Autre élargissement des familles d’outils : la mesure. Ce phénomène s’est déroulé progressivement, et il est aujourd’hui clairement lisible. Ainsi, cette fonction évidement élémentaire, tenue depuis la nuit des temps et jusqu’il y a quelques décennies par des moyens rustiques (niveau à bulle, fil à plomb, décamètre …), s’est installée dans un environnement très technologique. Si la mesure à distance par laser simplifie et améliore la prise de cotes comme la pose des réseaux de fluides ou des faux plafonds, elle ouvre aussi la voie au métré complexe. Les données peuvent être traitées par une application qui rendra des plans précis. Les méthodes évoluent vers la saisie optique, par visée avec la caméra d’un portable ou d’une tablette, sans aucun report de données. Ce qui permet aussi de créer des plans 3D immédiatement lisibles par tous, entreprises comme maîtres d’ouvrage.

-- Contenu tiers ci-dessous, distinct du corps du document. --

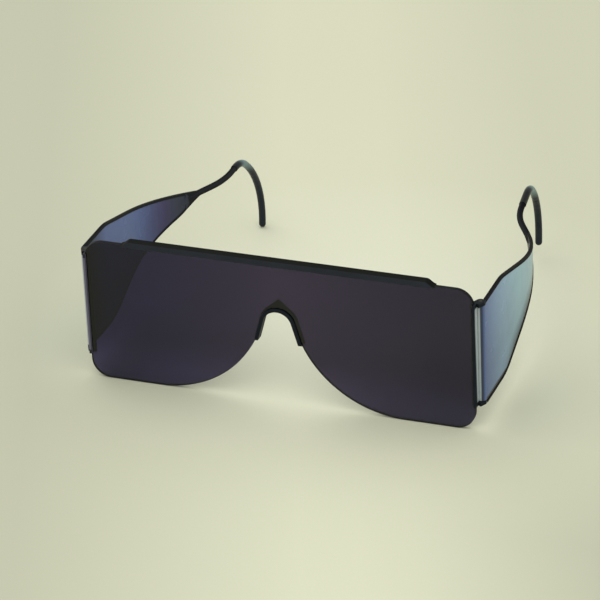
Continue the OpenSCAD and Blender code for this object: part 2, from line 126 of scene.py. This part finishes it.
# ---------------------------------------------------------------- node helpers
class Tree:
    """A material's node tree, with short calls for the nodes used here."""

    def __init__(self, name):
        self.mat = bpy.data.materials.new(name)
        self.mat.use_nodes = True
        self.tree = self.mat.node_tree
        self.tree.nodes.clear()
        self.out = self.tree.nodes.new("ShaderNodeOutputMaterial")

    def node(self, kind, **settings):
        n = self.tree.nodes.new("ShaderNode" + kind)
        for key, value in settings.items():
            setattr(n, key, value)
        return n

    def link(self, a, b):
        self.tree.links.new(a, b)

    def put(self, value, socket):
        """A number or colour goes on the socket, and another node's output is linked to it."""
        if isinstance(value, bpy.types.NodeSocket):
            self.link(value, socket)
        else:
            socket.default_value = value

    def math(self, operation, *values, clamp=False):
        n = self.node("Math", operation=operation, use_clamp=clamp)
        for value, socket in zip(values, n.inputs):
            self.put(value, socket)
        return n.outputs[0]

    def times(self, a, b):
        return self.math("MULTIPLY", a, b)

    def minus(self, a, b):
        return self.math("SUBTRACT", a, b)

    def past(self, value, start):
        """How far a value is beyond a start, and 0 before it."""
        return self.math("MAXIMUM", self.minus(value, start), 0.0)

    def length(self, a, b):
        """Length of the line whose parts along two axes are a and b."""
        return self.math("SQRT", self.math("ADD", self.times(a, a), self.times(b, b)))

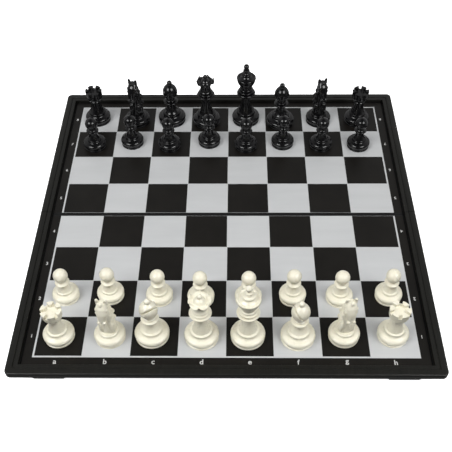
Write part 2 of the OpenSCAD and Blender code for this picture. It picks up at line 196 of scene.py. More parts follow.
def hinge_steel():
    s = Shader("hinge_steel", metallic=1.0)
    s.colour(s.ramp(s.noise(300, 3, (0.2, 8, 8)), ((0.3, (0.48, 0.48, 0.49)), (0.7, (0.62, 0.62, 0.63)))))
    s.rough(s.spread(s.noise(500, 3, (0.2, 8, 8)), 0.22, 0.4))
    s.bump(s.noise(900, 2, (0.2, 6, 6)), 0.1, 0.0002)
    return s.mat


def foot_rubber():
    s = Shader("foot_rubber", ior=1.45, specular_ior_level=0.3)
    s.colour(s.ramp(s.noise(400, 4), ((0.3, (0.018, 0.018, 0.018)), (0.7, (0.03, 0.03, 0.03)))))
    s.rough(s.spread(s.noise(700, 3), 0.75, 0.9))
    s.bump(s.noise(1500, 3), 0.4, 0.0005)
    return s.mat


def white_ink():
    s = Shader("white_ink")
    s.colour(s.ramp(s.noise(900, 3), ((0.3, (0.50, 0.50, 0.49)), (0.7, (0.60, 0.60, 0.59)))))
    s.rough(s.spread(s.noise(800, 3), 0.4, 0.55))
    return s.mat


def magnet_metal():
    s = Shader("magnet_metal", metallic=1.0)
    s.colour(s.ramp(s.noise(200, 4), ((0.3, (0.20, 0.20, 0.21)), (0.7, (0.32, 0.32, 0.33)))))
    s.rough(s.spread(s.noise(400, 3), 0.35, 0.5))
    s.bump(s.noise(1200, 3), 0.2, 0.0003)
    return s.mat


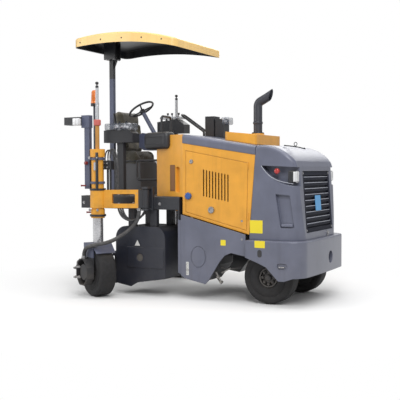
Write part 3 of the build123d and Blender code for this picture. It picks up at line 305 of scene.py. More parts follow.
def dusted(tree, tone, low, ledge):
    """Tone with road dust over it, and the dust's mask."""
    dust = use(tree, "road dust", Low=low, Ledge=ledge).outputs[0]
    return blend_colour(tree, dust, tone, dust_colour), dust


def streaked(tree, tone, strength, dirt):
    """Tone with vertical runs of dirt over it."""
    runs = use(tree, "dirt streaks", Strength=strength).outputs[0]
    return blend_colour(tree, runs, tone, dirt)


def mottled(tree, value, colour, dark, light):
    """Colour that goes from a dark to a light shade of itself with a slow noise value."""
    return blend_colour(tree, remap(tree, value, 0.3, 0.7), shaded(colour, dark), shaded(colour, light))


def relief(tree, shader, height, strength, distance):
    """Bump from a height into the shader's normal; gives the bump node."""
    bump = add_node(tree, "ShaderNodeBump", [("Height", height)])
    bump.inputs["Strength"].default_value = strength
    bump.inputs["Distance"].default_value = distance
    tree.links.new(bump.outputs[0], shader.inputs["Normal"])
    return bump


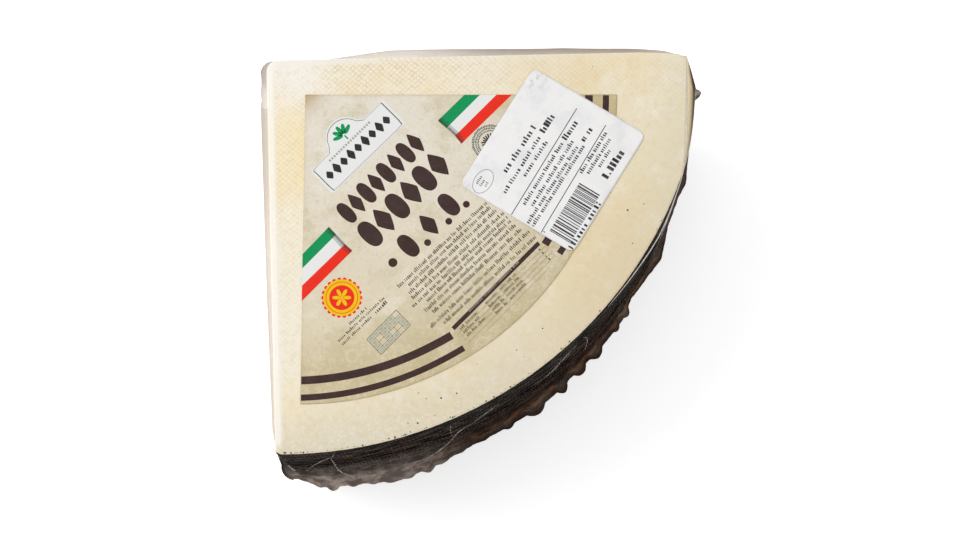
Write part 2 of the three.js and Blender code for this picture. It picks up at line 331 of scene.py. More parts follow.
def label_outline(grow):
    """The label's own outline, grown by a margin, with as many stations on each stretch as outline()."""
    points = []
    margin = max(grow, LABEL_CORNER_ROUND)
    radius = LABEL_RADIUS + grow
    turn = LABEL_TURN
    quarter = math.pi / 2
    if grow > 0:
        inset, foot, lean = 0.0, LABEL_RADIUS, 0.0
    else:
        inset = LABEL_CORNER_ROUND - grow
        foot = math.sqrt((radius - margin) ** 2 - inset ** 2)
        lean = math.asin(inset / (radius - margin))

    def spot(u, v):
        return LABEL_CORNER + u * heading(turn) + v * heading(turn + quarter)

    inner, right, down = spot(inset, -inset), spot(foot, -inset), spot(inset, -foot)

    def arc(stretch, centre, r, start, end):
        steps = STRETCH_STEPS[stretch]
        for i in range(steps):
            points.append(centre + heading(turn + lerp(start, end, i / steps)) * r)

    def straight(stretch, start, end):
        steps = STRETCH_STEPS[stretch]
        for i in range(steps):
            points.append(lerp(start, end, i / steps))

    west, north = heading(turn + math.pi) * margin, heading(turn + quarter) * margin
    arc("cut_corner", inner, margin, quarter, 2 * quarter)
    straight("left", inner + west, down + west)
    arc("left_corner", down, margin, 2 * quarter, 3 * quarter + lean)
    arc("rind", LABEL_CORNER, radius, lean - quarter, -lean)
    arc("back_corner", right, margin, -lean, quarter)
    straight("back", right + north, inner + north)
    return np.array(points)


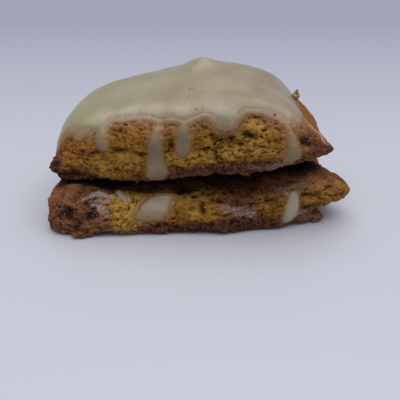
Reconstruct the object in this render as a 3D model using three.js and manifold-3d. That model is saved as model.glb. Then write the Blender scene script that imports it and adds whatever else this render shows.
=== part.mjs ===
// A petite glazed scone, split into two layers that lie on each other, with icing over the upper one
// that has run down its torn front and on to the lower one.
// Millimetres, +X to the right along the torn front, +Y to the back, +Z up; the scone stands on z = 0.
import * as THREE from "three";
import initManifold from "manifold-3d";

const manifold = await initManifold();
manifold.setup();

const { clamp, lerp } = THREE.MathUtils;

// Heights above the ground
const SEAM_HEIGHT = 12.6; // where the upper layer lies on the lower one
const CROWN_HEIGHT = 32.8; // top of the crumb under the icing
const CLEARANCE = 0.3; // between pieces that touch

// The torn front, in degrees
const FRONT_FACING = -94;
const FRONT_HALF = 62; // to each side of the way that it faces
const FRONT_FADE = 26; // past that, until the columns are as wide apart as at the back

// Mesh fineness
const FRONT_COLUMN = 1.4; // spacing of the columns round the torn front
const BACK_COLUMN = 5; // and round the rest of the outline
const COLUMN_BEND = 20; // degrees of bend for one more column
const ICING_COLUMN = 1.35; // how much wider the icing's columns are

const DEGREES = Math.PI / 180;

// A value that rises smoothly from 0 to 1 as x goes from a to b.
const ease = (share) => share * share * (3 - 2 * share);
const rise = (a, b, x) => ease(clamp((x - a) / (b - a), 0, 1));

// A bell of height 1 over x = 0, about w wide each way.
const bell = (x, w) => Math.exp(-(x * x) / (w * w));

// A quarter round, from 0 at x = 0 to 1 at x = 1 and past it.
const rounded = (x) => Math.sqrt(Math.max(0, 1 - Math.max(0, 1 - x) ** 2));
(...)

Les outils de mesure sophistiquées accompagnent les chantiers de la conception à l’exécution. © Bosch
En moins d’une dizaine d’années, cette ergonomie introduite par des logiciels phares comme SketchUp s’est répandue à travers de nombreuses applications, des plus sophistiquées aux plus abordables pour les petites entreprises de bâtiment. À la clé, avec le changement rencontré par le secteur du bâtiment confronté à la réduction du nombre de chantiers, au développement de la rénovation, à la difficulté de recrutement et au renforcement des normes, c’est l’évolution complète des pratiques des entreprises qui est progressivement en train de se jouer. Ce, jusqu’à proposer des plans produits rapidement, hyper-réalistes, facile à lier à une banque de données de produits pour fournir une nomenclature de besoins, des devis précis et des plans d’exécution aisément lisibles et exploitables par les compagnons. Ces évolutions s’intègrent parmi les solutions les plus efficaces du moment : le BIM – même si, de l’avis des entreprises, tout ne mérite pas d’être "bimé", mais l’esprit est là – et le hors-site.